Quote only the lines from the line containing "shape in mass.shapes]" to the line containing "before = set(bpy.data.objects)", with both of those lines included, please, exactly as written.

_SUPPLIED DATA_
.....

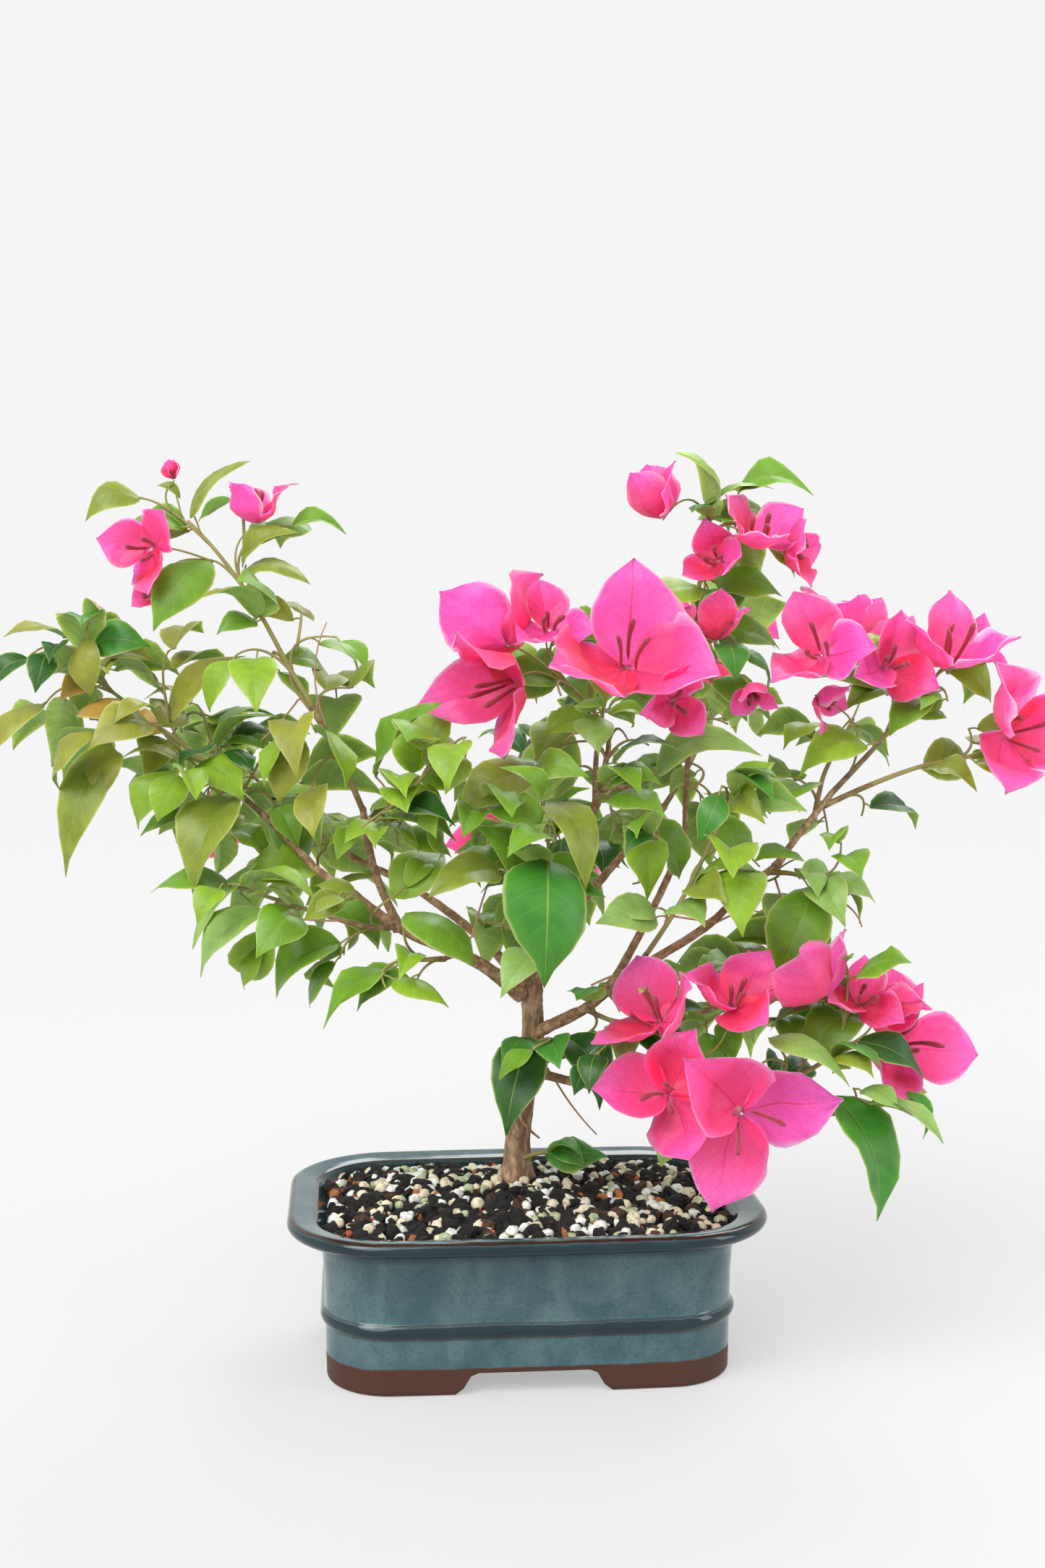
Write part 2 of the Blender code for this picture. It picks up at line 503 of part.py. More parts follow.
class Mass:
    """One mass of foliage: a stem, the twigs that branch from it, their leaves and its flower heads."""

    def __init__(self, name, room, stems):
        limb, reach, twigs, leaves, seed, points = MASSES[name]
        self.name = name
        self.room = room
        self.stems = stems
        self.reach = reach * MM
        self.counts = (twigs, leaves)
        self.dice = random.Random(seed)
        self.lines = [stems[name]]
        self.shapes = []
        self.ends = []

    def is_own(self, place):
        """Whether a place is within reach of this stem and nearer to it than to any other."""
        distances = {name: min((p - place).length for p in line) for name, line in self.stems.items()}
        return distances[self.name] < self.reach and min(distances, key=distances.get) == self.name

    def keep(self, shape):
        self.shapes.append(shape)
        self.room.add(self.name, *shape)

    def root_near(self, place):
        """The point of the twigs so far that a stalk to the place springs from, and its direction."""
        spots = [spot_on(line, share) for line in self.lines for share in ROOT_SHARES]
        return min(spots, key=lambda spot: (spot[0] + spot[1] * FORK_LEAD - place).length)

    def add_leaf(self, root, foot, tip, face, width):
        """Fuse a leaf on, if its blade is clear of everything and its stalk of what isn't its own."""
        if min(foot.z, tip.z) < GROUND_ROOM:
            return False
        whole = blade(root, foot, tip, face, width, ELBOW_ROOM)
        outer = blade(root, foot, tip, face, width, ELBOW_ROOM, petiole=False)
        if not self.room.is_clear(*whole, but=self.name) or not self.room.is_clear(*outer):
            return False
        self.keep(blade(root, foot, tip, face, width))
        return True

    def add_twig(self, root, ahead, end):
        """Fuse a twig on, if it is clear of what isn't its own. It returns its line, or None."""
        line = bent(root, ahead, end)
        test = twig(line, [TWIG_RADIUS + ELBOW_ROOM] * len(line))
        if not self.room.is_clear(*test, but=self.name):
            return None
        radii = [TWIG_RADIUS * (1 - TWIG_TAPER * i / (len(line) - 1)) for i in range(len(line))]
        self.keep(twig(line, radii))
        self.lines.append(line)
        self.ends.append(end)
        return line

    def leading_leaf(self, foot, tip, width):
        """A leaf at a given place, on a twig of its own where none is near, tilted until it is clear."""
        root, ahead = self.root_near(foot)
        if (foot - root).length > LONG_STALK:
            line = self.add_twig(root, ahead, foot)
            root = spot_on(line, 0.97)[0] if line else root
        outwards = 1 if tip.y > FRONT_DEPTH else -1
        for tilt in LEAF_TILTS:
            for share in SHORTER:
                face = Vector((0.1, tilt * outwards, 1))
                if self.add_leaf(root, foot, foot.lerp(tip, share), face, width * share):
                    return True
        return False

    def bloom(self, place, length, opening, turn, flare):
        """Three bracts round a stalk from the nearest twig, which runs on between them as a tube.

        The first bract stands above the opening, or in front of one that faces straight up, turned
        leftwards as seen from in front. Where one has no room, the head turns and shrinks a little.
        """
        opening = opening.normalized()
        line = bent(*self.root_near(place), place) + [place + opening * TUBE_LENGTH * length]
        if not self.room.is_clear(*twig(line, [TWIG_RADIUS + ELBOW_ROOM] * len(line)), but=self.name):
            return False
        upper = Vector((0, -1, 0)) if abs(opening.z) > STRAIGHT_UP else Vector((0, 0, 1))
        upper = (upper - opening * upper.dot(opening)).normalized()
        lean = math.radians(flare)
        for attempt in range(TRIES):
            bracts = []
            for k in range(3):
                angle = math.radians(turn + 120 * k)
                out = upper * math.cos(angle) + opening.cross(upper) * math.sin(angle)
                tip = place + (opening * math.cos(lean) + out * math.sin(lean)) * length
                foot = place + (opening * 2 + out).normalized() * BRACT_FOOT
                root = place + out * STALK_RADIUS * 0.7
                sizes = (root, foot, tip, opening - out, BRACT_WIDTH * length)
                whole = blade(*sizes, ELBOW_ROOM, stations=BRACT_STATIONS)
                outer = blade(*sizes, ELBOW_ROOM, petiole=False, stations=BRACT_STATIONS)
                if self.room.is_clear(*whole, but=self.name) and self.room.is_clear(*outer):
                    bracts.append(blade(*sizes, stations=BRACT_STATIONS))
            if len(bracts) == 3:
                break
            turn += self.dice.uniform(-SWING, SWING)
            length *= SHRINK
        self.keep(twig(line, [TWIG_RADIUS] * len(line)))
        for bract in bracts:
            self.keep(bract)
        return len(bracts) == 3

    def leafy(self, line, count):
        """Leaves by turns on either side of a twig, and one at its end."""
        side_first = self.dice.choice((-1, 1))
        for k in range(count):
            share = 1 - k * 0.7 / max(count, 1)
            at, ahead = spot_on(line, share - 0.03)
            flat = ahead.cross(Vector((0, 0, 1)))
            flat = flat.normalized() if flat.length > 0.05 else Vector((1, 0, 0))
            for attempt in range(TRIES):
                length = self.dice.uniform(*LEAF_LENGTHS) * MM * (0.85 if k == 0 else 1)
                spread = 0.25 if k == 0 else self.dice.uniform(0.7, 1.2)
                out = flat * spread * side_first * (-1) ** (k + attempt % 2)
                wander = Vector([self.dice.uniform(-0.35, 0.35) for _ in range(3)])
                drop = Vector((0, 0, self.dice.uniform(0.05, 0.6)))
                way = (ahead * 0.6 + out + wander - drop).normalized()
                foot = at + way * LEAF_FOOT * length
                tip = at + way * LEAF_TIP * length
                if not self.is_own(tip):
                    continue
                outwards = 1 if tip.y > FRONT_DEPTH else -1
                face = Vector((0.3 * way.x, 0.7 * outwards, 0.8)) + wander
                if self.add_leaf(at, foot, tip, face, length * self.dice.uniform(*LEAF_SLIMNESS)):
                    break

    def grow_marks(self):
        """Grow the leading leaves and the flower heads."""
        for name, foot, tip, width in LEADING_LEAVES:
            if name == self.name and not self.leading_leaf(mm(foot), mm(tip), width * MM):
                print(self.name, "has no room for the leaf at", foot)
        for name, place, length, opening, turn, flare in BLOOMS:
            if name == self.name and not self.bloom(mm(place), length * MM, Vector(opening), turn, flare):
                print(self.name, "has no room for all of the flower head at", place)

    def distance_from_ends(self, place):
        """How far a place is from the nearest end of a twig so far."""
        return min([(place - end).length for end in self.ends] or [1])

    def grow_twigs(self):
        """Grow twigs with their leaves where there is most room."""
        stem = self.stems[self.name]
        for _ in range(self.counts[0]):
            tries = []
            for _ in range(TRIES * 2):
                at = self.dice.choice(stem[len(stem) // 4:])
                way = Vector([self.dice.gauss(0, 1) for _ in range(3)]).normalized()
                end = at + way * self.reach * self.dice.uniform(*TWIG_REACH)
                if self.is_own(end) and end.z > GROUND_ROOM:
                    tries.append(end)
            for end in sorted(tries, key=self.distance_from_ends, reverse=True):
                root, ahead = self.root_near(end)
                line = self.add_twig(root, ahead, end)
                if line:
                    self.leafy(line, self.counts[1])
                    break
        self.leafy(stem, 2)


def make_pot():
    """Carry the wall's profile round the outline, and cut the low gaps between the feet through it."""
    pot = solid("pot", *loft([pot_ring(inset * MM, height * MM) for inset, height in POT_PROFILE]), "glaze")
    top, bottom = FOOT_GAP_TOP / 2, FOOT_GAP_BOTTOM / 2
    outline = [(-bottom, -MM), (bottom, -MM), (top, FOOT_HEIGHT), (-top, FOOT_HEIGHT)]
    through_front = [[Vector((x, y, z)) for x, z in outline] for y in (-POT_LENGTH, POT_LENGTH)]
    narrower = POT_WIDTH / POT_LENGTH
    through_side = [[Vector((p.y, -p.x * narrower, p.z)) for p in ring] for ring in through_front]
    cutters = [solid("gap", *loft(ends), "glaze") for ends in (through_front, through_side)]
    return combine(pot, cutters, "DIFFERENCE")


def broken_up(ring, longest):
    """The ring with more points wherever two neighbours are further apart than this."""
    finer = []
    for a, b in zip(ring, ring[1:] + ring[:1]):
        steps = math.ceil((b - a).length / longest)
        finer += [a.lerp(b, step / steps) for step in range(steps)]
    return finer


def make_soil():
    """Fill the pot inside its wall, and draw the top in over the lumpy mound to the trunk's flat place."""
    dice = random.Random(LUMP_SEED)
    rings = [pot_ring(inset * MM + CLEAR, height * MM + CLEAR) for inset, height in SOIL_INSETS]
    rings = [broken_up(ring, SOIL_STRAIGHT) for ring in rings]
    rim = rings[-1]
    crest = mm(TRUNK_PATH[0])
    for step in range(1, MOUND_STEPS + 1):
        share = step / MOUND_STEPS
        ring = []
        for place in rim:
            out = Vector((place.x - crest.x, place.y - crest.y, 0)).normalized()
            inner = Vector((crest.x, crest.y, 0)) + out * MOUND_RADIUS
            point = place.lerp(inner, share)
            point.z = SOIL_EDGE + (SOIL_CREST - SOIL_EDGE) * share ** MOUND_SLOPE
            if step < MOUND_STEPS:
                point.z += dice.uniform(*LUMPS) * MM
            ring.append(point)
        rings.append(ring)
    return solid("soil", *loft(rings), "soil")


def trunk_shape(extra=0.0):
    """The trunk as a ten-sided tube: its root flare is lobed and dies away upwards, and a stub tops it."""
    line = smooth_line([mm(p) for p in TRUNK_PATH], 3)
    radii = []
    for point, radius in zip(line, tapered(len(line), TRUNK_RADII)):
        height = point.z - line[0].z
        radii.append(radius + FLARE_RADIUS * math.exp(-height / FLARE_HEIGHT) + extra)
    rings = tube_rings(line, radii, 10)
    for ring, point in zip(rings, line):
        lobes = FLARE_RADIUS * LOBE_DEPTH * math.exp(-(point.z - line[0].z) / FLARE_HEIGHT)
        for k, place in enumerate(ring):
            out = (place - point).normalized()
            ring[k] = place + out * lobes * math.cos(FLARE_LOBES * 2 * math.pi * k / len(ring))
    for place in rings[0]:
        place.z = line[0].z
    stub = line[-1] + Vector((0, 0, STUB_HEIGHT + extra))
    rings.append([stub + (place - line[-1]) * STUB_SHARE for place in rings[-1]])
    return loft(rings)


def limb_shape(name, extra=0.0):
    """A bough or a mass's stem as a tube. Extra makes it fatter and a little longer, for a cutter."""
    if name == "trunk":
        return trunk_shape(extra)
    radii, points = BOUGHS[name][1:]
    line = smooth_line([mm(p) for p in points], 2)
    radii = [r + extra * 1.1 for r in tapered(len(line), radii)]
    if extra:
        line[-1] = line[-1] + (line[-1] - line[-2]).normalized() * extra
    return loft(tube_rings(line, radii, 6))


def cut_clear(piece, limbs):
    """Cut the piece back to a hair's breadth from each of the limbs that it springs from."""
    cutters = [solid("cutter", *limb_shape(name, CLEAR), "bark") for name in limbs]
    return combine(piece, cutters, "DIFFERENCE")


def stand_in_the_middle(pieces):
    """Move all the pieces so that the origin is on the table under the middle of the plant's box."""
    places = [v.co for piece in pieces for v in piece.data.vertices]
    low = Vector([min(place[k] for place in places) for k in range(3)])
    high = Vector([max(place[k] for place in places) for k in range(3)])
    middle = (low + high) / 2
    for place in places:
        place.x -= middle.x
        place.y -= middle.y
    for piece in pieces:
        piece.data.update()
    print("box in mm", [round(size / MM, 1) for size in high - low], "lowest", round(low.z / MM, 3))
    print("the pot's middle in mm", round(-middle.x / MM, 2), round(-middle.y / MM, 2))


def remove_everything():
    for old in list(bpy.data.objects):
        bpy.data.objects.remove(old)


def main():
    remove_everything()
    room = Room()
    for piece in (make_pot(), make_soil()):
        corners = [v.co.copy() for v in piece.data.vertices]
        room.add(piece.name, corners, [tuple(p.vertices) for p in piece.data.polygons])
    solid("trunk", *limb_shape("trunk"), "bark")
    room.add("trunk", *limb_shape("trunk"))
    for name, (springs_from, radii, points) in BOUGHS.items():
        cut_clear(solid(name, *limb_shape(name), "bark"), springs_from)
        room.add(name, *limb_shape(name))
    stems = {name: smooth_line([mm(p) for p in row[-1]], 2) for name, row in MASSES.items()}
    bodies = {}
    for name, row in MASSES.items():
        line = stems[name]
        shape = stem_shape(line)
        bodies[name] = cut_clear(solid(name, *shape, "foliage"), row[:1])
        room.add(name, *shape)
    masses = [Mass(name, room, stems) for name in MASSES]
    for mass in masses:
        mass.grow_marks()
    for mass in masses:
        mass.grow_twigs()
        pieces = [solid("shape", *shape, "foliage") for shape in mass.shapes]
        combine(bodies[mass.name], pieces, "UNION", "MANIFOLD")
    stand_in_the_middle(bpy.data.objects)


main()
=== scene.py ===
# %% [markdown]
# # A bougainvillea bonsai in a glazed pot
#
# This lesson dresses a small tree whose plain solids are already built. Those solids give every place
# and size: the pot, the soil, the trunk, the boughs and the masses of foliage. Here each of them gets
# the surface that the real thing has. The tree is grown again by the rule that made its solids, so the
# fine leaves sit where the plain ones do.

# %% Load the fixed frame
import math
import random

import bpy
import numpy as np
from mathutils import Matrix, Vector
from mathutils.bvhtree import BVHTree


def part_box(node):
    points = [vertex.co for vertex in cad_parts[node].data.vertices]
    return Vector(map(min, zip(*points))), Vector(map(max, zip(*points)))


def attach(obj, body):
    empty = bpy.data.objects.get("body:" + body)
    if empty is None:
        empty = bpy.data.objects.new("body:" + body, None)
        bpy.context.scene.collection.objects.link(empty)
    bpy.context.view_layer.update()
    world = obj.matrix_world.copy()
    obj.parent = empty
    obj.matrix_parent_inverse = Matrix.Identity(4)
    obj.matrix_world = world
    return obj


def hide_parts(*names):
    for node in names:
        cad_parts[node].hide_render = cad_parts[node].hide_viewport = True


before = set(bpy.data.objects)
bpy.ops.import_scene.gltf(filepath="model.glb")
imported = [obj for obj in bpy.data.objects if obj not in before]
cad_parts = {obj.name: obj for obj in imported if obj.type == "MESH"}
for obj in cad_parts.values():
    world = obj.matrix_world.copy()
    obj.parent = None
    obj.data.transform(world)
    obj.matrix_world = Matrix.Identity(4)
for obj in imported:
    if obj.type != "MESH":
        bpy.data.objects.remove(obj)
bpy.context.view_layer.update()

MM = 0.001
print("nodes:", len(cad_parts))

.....

_ANSWER TO THIS TASK_
        pieces = [solid("shape", *shape, "foliage") for shape in mass.shapes]
        combine(bodies[mass.name], pieces, "UNION", "MANIFOLD")
    stand_in_the_middle(bpy.data.objects)


main()
=== scene.py ===
# %% [markdown]
# # A bougainvillea bonsai in a glazed pot
#
# This lesson dresses a small tree whose plain solids are already built. Those solids give every place
# and size: the pot, the soil, the trunk, the boughs and the masses of foliage. Here each of them gets
# the surface that the real thing has. The tree is grown again by the rule that made its solids, so the
# fine leaves sit where the plain ones do.

# %% Load the fixed frame
import math
import random

import bpy
import numpy as np
from mathutils import Matrix, Vector
from mathutils.bvhtree import BVHTree


def part_box(node):
    points = [vertex.co for vertex in cad_parts[node].data.vertices]
    return Vector(map(min, zip(*points))), Vector(map(max, zip(*points)))


def attach(obj, body):
    empty = bpy.data.objects.get("body:" + body)
    if empty is None:
        empty = bpy.data.objects.new("body:" + body, None)
        bpy.context.scene.collection.objects.link(empty)
    bpy.context.view_layer.update()
    world = obj.matrix_world.copy()
    obj.parent = empty
    obj.matrix_parent_inverse = Matrix.Identity(4)
    obj.matrix_world = world
    return obj


def hide_parts(*names):
    for node in names:
        cad_parts[node].hide_render = cad_parts[node].hide_viewport = True


before = set(bpy.data.objects)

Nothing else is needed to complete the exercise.